* [Exercise task] Find each line with the word "that" and say how many there are, nothing else.

* [Dataset extract]
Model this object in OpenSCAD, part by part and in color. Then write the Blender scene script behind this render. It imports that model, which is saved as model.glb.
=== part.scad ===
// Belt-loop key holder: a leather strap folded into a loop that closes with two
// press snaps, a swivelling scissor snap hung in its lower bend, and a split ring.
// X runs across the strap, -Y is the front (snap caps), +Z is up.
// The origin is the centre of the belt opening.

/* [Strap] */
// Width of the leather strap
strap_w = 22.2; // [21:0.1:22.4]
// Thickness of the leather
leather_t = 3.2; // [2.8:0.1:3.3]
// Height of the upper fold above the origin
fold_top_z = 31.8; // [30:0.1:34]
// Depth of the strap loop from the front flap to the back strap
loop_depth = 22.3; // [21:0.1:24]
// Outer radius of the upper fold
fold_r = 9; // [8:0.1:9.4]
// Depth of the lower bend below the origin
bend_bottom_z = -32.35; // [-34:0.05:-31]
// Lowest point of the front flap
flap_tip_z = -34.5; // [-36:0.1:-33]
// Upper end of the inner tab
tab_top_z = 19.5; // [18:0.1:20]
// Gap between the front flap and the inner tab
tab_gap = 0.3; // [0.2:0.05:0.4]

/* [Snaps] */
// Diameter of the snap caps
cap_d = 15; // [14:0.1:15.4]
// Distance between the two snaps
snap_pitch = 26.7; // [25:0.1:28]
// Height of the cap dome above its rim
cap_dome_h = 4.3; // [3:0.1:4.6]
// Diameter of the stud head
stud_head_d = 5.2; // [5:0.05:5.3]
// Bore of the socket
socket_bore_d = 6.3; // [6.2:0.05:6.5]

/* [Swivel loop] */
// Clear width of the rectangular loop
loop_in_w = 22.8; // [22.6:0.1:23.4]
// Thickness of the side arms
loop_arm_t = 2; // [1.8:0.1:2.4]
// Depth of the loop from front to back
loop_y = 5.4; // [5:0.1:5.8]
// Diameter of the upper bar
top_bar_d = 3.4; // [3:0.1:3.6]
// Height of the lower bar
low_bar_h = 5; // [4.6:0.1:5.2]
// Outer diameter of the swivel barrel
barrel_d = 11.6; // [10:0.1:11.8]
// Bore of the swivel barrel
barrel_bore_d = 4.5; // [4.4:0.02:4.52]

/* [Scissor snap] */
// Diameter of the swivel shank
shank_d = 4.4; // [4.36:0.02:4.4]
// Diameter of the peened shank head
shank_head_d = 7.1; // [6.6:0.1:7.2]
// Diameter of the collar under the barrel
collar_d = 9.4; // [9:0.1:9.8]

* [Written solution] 2